R is indeed relatively slow. However there are many options how to make it run faster. First, you should always go through your code and clean it up from unnecessary evaluations and duplicates. Significant speed benefits can be unlocked by usage of optimized packages (e.g. data table for data manipulation). If it is still not enough, there are four main options for you:

  • Vectorization: R is fully vectorized language i.e. every data type in R is a vector. Even single number is a vector with one element, data frame is a multidimensional vector etc. You can take advantage of that by using vectorized versions of functions instead of loops. Typical example is usage of the apply family of functions instead of a for loop. Alternatively you can use an interface for functional programming provided by the purrr package that does pretty much the same thing with slightly different syntax and it is easier to generalize for different use-cases.
  • Parallelization (SMP) is a way to go if it is easy to divide your problem into smaller pieces and your machine has more than one core.

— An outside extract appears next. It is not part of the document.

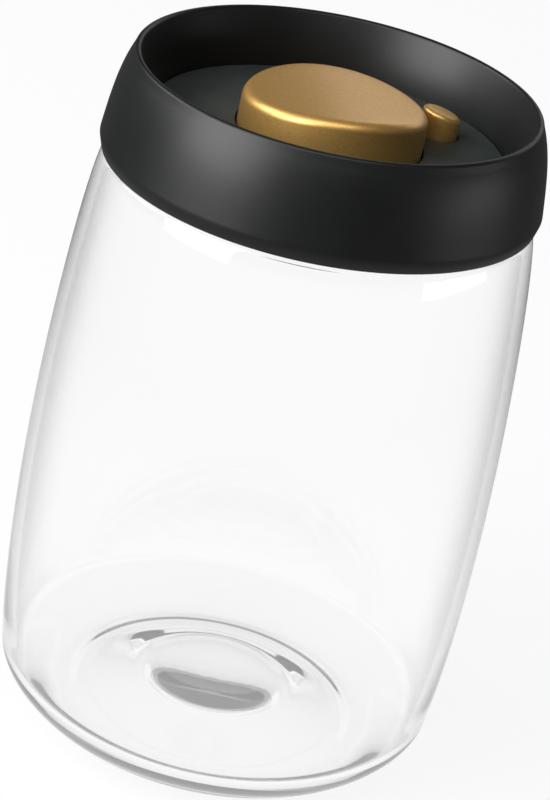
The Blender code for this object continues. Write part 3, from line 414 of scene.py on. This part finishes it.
def rippled_base(tree, place, normal):
    """Ring-shaped ripples that the mould leaves round the base, on top of another skin."""
    parts = add_node(tree, "ShaderNodeSeparateXYZ", {"Vector": place})
    flat = add_node(
        tree,
        "ShaderNodeVectorMath",
        {0: place, 1: (1, 1, 0)},
        operation="MULTIPLY",
    )
    radius = add_node(tree, "ShaderNodeVectorMath", {0: flat.outputs[0]}, operation="LENGTH")
    ring_place = add_node(
        tree,
        "ShaderNodeCombineXYZ",
        {"X": radius.outputs["Value"], "Z": parts.outputs["Z"]},
    )
    ripples = add_node(
        tree,
        "ShaderNodeTexNoise",
        {"Vector": ring_place.outputs[0], "Scale": per_size(RIPPLE_SIZE), "Detail": 1},
    )
    near_base = add_node(
        tree,
        "ShaderNodeMapRange",
        {
            "Value": parts.outputs["Z"],
            "From Min": RIPPLE_FADE_START,
            "From Max": RIPPLE_FADE_END,
            "To Min": 1,
            "To Max": 0,
        },
    )
    height = add_node(
        tree,
        "ShaderNodeMath",
        {0: ripples.outputs["Fac"], 1: near_base.outputs["Result"]},
        operation="MULTIPLY",
    )
    skin = add_node(
        tree,
        "ShaderNodeBump",
        {
            "Height": height.outputs[0],
            "Strength": RIPPLE_STRENGTH,
            "Distance": RIPPLE_DEPTH,
            "Normal": normal,
        },
    )
    return skin.outputs["Normal"]


def borosilicate_glass():
    """Clear borosilicate glass, blown: a barely wavy skin, and a painted shade where seen
    edge-on.
    """
    material, tree, shader, place = start_material(
        "borosilicate_glass",
        Roughness=0,
        IOR=GLASS_IOR,
        Transmission_Weight=1,
        Emission_Color=WHITE,
    )
    # Painted shade: the colour greys where the glass is seen edge-on, in place of the darker
    # surroundings that it bends and reflects there
    grazing = add_node(tree, "ShaderNodeLayerWeight", {"Blend": 0.5})
    edge = add_node(
        tree,
        "ShaderNodeMapRange",
        {
            "Value": grazing.outputs["Facing"],
            "From Min": PAINTED_EDGE_SHADE_START,
            "From Max": PAINTED_EDGE_SHADE_END,
        },
        interpolation_type="SMOOTHSTEP",
    )
    tone = add_node(
        tree,
        "ShaderNodeMix",
        {
            "Factor": edge.outputs["Result"],
            FIRST_COLOUR: WHITE,
            SECOND_COLOUR: linear(PAINTED_EDGE_SHADE),
        },
        data_type="RGBA",
    )
    normal = rippled_base(tree, place, waved_skin(tree, place))
    tree.links.new(tone.outputs[MIXED_COLOUR], shader.inputs["Base Color"])
    tree.links.new(normal, shader.inputs["Normal"])
    # Grey for light that bounces on in the thick heel once the renderer stops following it
    depth = add_node(tree, "ShaderNodeLightPath").outputs["Glossy Depth"]
    ended = add_node(
        tree,
        "ShaderNodeMath",
        {0: depth, 1: FOLLOWED_BOUNCES},
        operation="GREATER_THAN",
    )
    trapped = add_node(
        tree,
        "ShaderNodeMath",
        {0: ended.outputs[0], 1: TRAPPED_LIGHT},
        operation="MULTIPLY",
    )
    tree.links.new(trapped.outputs[0], shader.inputs["Emission Strength"])
    tint = add_node(
        tree,
        "ShaderNodeVolumeAbsorption",
        {"Color": linear(GLASS_TINT), "Density": GLASS_TINT_DENSITY},
    )
    output = tree.nodes["Material Output"]
    tree.links.new(tint.outputs["Volume"], output.inputs["Volume"])
    return material


def moulded_plastic(name, dark, light, grain, depth, roughness):
    """Moulded polypropylene: matt, with a spark-eroded grain and slow changes of sheen.

    The real grain is about 0.1 mm across. It is drawn coarser, so that it shows.
    """
    material, tree, shader, place = start_material(
        name,
        IOR=PLASTIC_IOR,
        Specular_IOR_Level=PLASTIC_SPECULAR,
    )
    patches = add_node(
        tree,
        "ShaderNodeTexNoise",
        {"Vector": place, "Scale": per_size(SHEEN_PATCH_SIZE), "Detail": 3},
    )
    specks = add_node(
        tree,
        "ShaderNodeTexNoise",
        {"Vector": place, "Scale": per_size(grain), "Detail": 2, "Roughness": 0.6},
    )
    amount = add_node(
        tree,
        "ShaderNodeMath",
        {0: patches.outputs["Fac"], 1: specks.outputs["Fac"]},
        operation="MULTIPLY",
    )
    colour_and_gloss(
        tree,
        shader,
        amount.outputs[0],
        patches.outputs["Fac"],
        dark,
        light,
        roughness - SHEEN_SPREAD,
        roughness + SHEEN_SPREAD,
    )
    skin = add_node(
        tree,
        "ShaderNodeBump",
        {"Height": specks.outputs["Fac"], "Strength": GRAIN_STRENGTH, "Distance": depth},
    )
    tree.links.new(skin.outputs["Normal"], shader.inputs["Normal"])
    return material


def gold_lacquer():
    """Aluminium under a satin gold lacquer: a broad sheen, fine flakes and a soft clear coat.

    Real flakes are about 0.05 mm across. They are drawn coarser, so that they show.
    """
    material, tree, shader, place = start_material(
        "gold_metallic_lacquer",
        Metallic=0.8,
        Coat_Weight=0.25,
        Coat_Roughness=0.25,
    )
    flakes = add_node(
        tree,
        "ShaderNodeTexVoronoi",
        {"Vector": place, "Scale": per_size(FLAKE_SIZE)},
    )
    value = add_node(
        tree,
        "ShaderNodeSeparateColor",
        {"Color": flakes.outputs["Color"]},
    )
    colour_and_gloss(
        tree,
        shader,
        value.outputs[0],
        value.outputs[1],
        dark="#d3a357",
        light="#e0b46b",
        glossy=0.38,
        dull=0.46,
    )
    lean = add_node(
        tree,
        "ShaderNodeBump",
        {"Height": value.outputs[2], "Strength": FLAKE_STRENGTH, "Distance": FLAKE_DEPTH},
    )
    tree.links.new(lean.outputs["Normal"], shader.inputs["Normal"])
    return material


def silicone():
    """Moulded silicone rubber: off-white, slightly translucent, dusty matt."""
    material, tree, shader, place = start_material(
        "silicone_rubber",
        IOR=SILICONE_IOR,
        Subsurface_Weight=0.25,
        Subsurface_Scale=SILICONE_GLOW_DEPTH,
    )
    patches = add_node(
        tree,
        "ShaderNodeTexNoise",
        {"Vector": place, "Scale": per_size(SILICONE_PATCH_SIZE), "Detail": 3},
    )
    colour_and_gloss(
        tree,
        shader,
        patches.outputs["Fac"],
        patches.outputs["Fac"],
        dark="#d9d8d2",
        light="#e6e5e0",
        glossy=0.45,
        dull=0.6,
    )
    return material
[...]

Usual suspects for parallelization in R are: tuning hyper parameters, cross validation, applying the same function to many variables, for loops etc. There is bunch of packages for parallelization in R (pararell, foreach, doParallel, doSnow…). Application of the whole concept to your problem and code may seem intimidating at first but fortunately there are packages that works with parallelism by default or it is very easy to make them run in parallel (e.g. caret). The advantages of parallelism are significant especially when working with large datasets on a remote server with many processor cores.

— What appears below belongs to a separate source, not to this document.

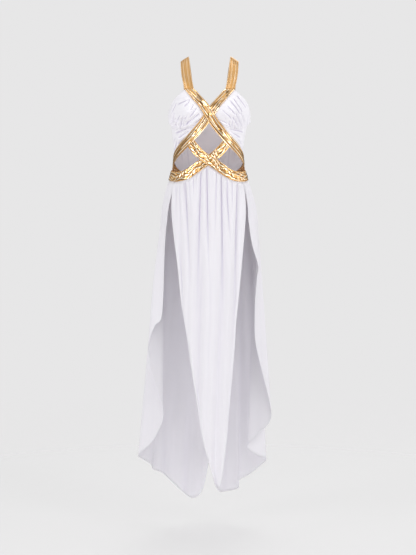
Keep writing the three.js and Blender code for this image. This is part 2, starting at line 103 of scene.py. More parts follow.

  • C++ is a lower level programming language. Also it is blazing fast compared to R. Hence, it often make sense to use R just as an orchestrator and let the C++ do the actual computation. Rcpp package is based on this idea. It provides interface between R and C++ so you do not have to deal with passing of variables and different data types. I recommend this comprehensive tutorial for using Rcpp.

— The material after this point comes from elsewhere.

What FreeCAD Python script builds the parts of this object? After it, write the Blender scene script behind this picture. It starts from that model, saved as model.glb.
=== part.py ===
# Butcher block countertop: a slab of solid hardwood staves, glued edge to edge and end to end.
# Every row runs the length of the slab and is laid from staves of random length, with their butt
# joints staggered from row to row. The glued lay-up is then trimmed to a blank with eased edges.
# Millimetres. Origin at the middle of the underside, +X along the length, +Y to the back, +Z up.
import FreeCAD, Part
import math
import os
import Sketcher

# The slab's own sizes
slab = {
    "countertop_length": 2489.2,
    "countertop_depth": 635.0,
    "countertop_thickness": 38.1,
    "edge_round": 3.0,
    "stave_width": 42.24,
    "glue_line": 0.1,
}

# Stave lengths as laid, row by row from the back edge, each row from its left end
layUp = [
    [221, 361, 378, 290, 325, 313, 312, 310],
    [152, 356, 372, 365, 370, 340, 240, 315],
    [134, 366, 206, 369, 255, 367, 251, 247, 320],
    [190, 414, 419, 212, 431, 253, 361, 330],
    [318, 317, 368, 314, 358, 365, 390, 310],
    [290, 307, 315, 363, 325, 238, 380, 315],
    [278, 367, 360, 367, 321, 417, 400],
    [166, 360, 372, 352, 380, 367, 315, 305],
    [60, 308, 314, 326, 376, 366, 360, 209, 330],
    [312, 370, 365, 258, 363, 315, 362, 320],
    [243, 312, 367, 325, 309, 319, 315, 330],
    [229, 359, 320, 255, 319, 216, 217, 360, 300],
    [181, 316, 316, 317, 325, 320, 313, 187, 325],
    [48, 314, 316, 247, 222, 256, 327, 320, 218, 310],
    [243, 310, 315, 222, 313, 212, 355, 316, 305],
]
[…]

  • Different backend is a similar idea to the previous one. In this case you also use R just as an orchestrator while the actual computation is happening elsewhere. It may seem like making three right turns instead of one left, but it actually often make sense to have R as a simple and easy-to-use interface for data operations and a separate engine for storage and computation. Good example of this approach is a usage of Apache SPARK for heavy lifting from R. There are two main packages for this: Sparklyr and SparkR. The choice depends on environment and preferences, but I find the first one slightly easier to use. Another examples may be in-database computation with dplyr or Microsoft ML server.

There are of course more options than above. Also you should consider if R is the right tool for your problem.

Extensions of R

  • Microsoft R Open is Redmond’s idea on how R should look like. It is derived from Revolutionary R created by start-up company Revolutionary Analytics that was acquired by Microsoft in 2015. MRO is 100 % compatible with vanilla R, therefore you might not even notice using it. It has its own package repository – MRAN. Why you should give a damn about it? MRO allows for multithreading via taking advantage of more efficient backend libraries for linear algebra (BLAS and LAPACK). Given this and the fact that MRO is completely free, it sounds like pretty good deal. Another Microsft’s R related product – ML server goes even further. It aims to completely abstract from where data is stored. Hence you can evaluate R code in a database, on a remote server, on a hadoop cluster or just on your local machine. To achieve such a high level of abstraction it introduces the revoScale package which contains scalable and distributable functions for data manipulation, descriptive statistics or machine learning models. However, in my opinion the best feature of the revoScale library is that it brings its own file format .xdf that can be used for a persistent data storage. As a result it effectively breaks R’s dependency on operational memory. Yes, you can now use R with files bigger than your RAM and that is awesome.
  • RTools is an extension toolkit for R on the MS Windows platform. Mainly it introduces its own C++ compiler and other utilities common on a UNIX-like operating system. RTools is required by some packages, therefore it is good to know about it.
  • H2O is a machine learning and deep learning framework. There are many similar frameworks (especially for deep learning) and their number is growing so fast it is almost impossible to stay up to date. I chose H2O for this document because it has nice API for R, it is easy to use and it works smoothly out of the box. Main advantages of H2O and similar frameworks are scalability and abstraction. Indeed you can write you convolutional neural network in the base R but nobody would understand the code, the training would take ages and reusing the same code on a different data would be a pain. Frameworks solve all those problems. If you are up for deep learning make sure to check TensorFlow, Keras and CNTK as well.